清史研究是我国历史研究中一个相对特殊的领域,如何正确理解清代发展的历史趋势一直是学界多方探索的一个重大问题。清代又是距离我们最近的一个封建王朝,遗留下来的史料最为丰富,也最为庞杂,怎样整理并有效地利用这些史料,是摆在清史研究者面前的一个重大问题。

《清史编年》较为充分地借鉴了中国古代史学的学术传统,并加以现代的学术视野,故而在一定意义上达到了对传统的创造性运用。《清史编年》运用中国史学传统中的编年体裁,从纷繁芜杂的史料中理出历史发展脉络,从而比较清晰地描绘了清代的历史进程。

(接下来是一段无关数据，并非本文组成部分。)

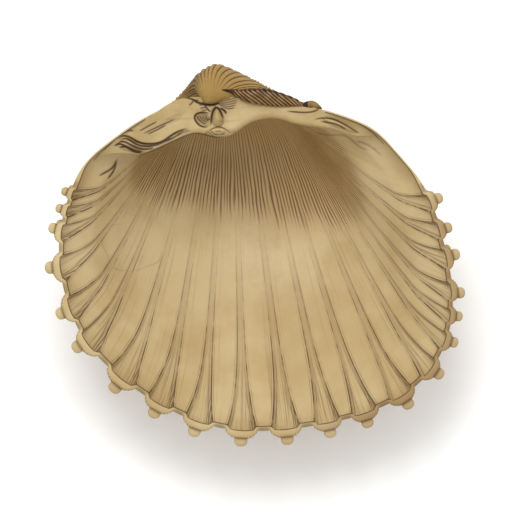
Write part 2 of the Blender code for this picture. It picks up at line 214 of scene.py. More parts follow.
@dataclass(frozen=True)
class Growth:
    """How the valve grew: its present edge, and the spiral that leads back from it to the beak."""

    edge_mm: tuple[Pair, ...] = (
        (18.2, -0.8), (22.0, -1.2), (27.0, -2.6), (33.0, -5.4), (37.4, -9.8), (43.0, -17.0), (46.6, -27.0),
        (48.6, -38.0), (47.2, -48.0), (42.0, -56.0), (33.0, -61.5), (20.0, -64.8), (4.0, -65.4),
        (-8.0, -61.5), (-18.5, -54.6), (-26.0, -46.0), (-29.6, -36.0), (-30.2, -27.0), (-28.4, -19.0),
        (-25.4, -12.6), (-20.6, -8.0), (-14.0, -3.4), (-9.0, -0.9),
    )
    samples: int = 4001
    aside_mm: float = 0.4
    rate: float = 0.745
    steep_edge_rad: float = 0.07
    lean_mm: float = 5.0
    sink_mm: float = 3.0
    sink_end_rad: float = 1.4
    drop_mm: float = 65.4
    bulge_mm: float = 5.5
    bulge_at_mm: float = 7.0
    bulge_steep_rad: float = 0.1
    bulge_end_rad: Pair = (0.5, 1.7)
    coil_rad: Pair = (1.0, 2.0)
    coil_share: float = 0.09
    front_coil_share: float = 0.06
    back_coil_share: float = 0.4
    back_coil_power: float = 1.2
    front_reach_mm: float = 30.2
    back_reach_mm: float = 48.6
    tip_rad: Pair = (2.0, 3.2)
    tip_lean_mm: float = 1.2

    @functools.cached_property
    def curve(self) -> tuple[Points, Points]:
        """The edge in small steps: its points, and their lengths along it."""
        points = natural_spline(self.edge_mm, self.samples)
        return points, np.concatenate([[0.0], np.cumsum(np.linalg.norm(np.diff(points, axis=0), axis=1))])

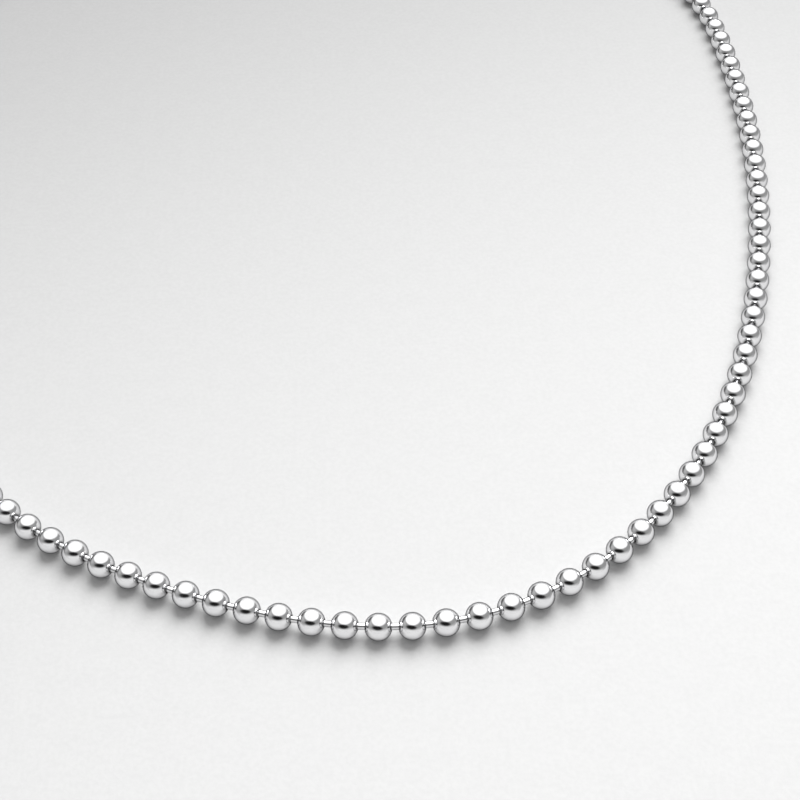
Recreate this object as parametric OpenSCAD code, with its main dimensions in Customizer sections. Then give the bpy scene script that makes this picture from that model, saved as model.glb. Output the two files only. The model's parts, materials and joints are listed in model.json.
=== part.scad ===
// A necklace of hollow metal balls, linked by pins with a head in each ball and closed by a snap coupling.
// It lies as a closed loop on a flat surface, which is z = 0. Lengths are in millimetres, and the origin
// is on that surface under the middle of the loop.

/* [Balls] */
// Number of balls on the whole chain
ball_count = 125; // [100:1:125]
// Outside diameter of a ball
ball_d = 3; // [2.8:0.1:4]
// Thickness of the sheet that a ball is pressed from
ball_wall = 0.2; // [0.15:0.05:0.25]
// Diameter of the two holes that the pins enter by
hole_d = 1.13; // [1.11:0.01:1.15]
// Clear gap between two neighbouring balls
ball_gap = 0.6; // [0.4:0.05:1]

/* [Link pins] */
// Diameter of a pin's neck, the part that shows between two balls
neck_d = 0.72; // [0.6:0.02:0.76]
// Diameter of the round head at each end of a pin
head_d = 1.18; // [1.17:0.01:1.22]
// Play between a head and the edge of the hole that holds it in
head_play = 0.14; // [0.13:0.01:0.16]

/* [Coupling] */
// Thickness of the coupling's sheet
coupling_wall = 0.2; // [0.15:0.05:0.25]
// Play between the coupling's inside and an end ball
coupling_play = 0.1; // [0.1:0.01:0.15]
// Clear gap between the two end balls inside the coupling
end_gap = 3.4; // [3.2:0.1:5]
// Diameter of the mouth in each end, which an end ball's pin comes out by
mouth_d = 1.3; // [1.2:0.05:1.6]
// Width of the slot along the top, narrower than a ball
slot_w = 0.9; // [0.8:0.1:1.2]
// Play round a ball in the round opening in the middle of the slot, where a ball is pressed in
entry_play = 0.05; // [0:0.01:0.08]

/* [Lie of the loop] */
// Distance along the route from its first point to the middle of the coupling
coupling_at = 273; // [260:0.5:290]

/* [Hidden] */
$fn = 32;

// Points that pull the loop into its lie, seen from above and in order round it: the near bend and the
// right arm, the far side with its two corners, and the left arm. The smooth closed curve that they steer
// passes close beside them.
route = [
    [-41, 16], [-18.5, 3.5], [7.5, -3], [30.5, 9],
    [44.5, 31], [52, 55], [56.5, 81], [57, 106.5],
    [55.5, 128], [42.5, 141], [25.5, 147], [2.5, 150], [-7.5, 150.5],
    [-40, 154.5], [-60.5, 144], [-67.5, 126.5], [-67, 109],
    [-59, 77], [-54, 48.5], [-50.5, 29],
];
route_steps = 24;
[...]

同时,《清史编年》在诸多方面都为编年体注入了新鲜的内容,这就使它成为极富现代气息的历史著作。

王汝丰(中国人民大学历史系教授)认为《清史编年》因为有正确的历史观而大大超越了中国传统编年史书,具有了一种科学性。同时,该书记述“事必有本、本必可信”,内容详细丰富,对重要事件都有清楚的交代,对苏报案、京师大学堂的开学时间等都依据最新的研究成果做出了历史判断。

李文海则用“基础性,系统性,可靠性”这三个“性”来概括《清史编年》的价值。马大正(中国社科院边疆史地研究中心主任)对这部书的评价是,“功德无量”,是清史研究者必备的参考书。朱诚如(故宫博物院院长)认为此书在至少400种以上的图书资料中选取史料,资料搜集完备,取舍标准严格,保证了这部书的学术价值。戴逸教授对该书的最后完成出版十分高兴,欣喜之情溢于言表。全书虽成于众人之手、却像一人之作一样完整、统一,戴教授特别对这一点大加赞赏。他拿到书之后,就迫不及待地翻阅。书中对黄海之战的描述,虽然只有四、五千字,但戴教授认为这反映了编写者对该问题素有研究,而且吸收了最新的研究成果,描述简洁、准确,十分精彩,是这部编年体史书的一个亮点。

所以,可以看出,作为一部编年体的清史长编,《清史编年》对繁杂的清代史料进行了有力的整理、分析、扬弃和归纳工作,也比较系统地总结了已有的研究成果,从而不仅为编大型《清史》打下了一个坚实的基础,而且它本身也构成了大型《清史》的一个有机组成部分。与清史研究所去年推出的另一套大型编年体史书《清通鉴》相比,《清史编年》具有更强的资料性、工具性和基础性。学者们认为,《清史编年》的出版对我国的清史研究会起重要的推动作用。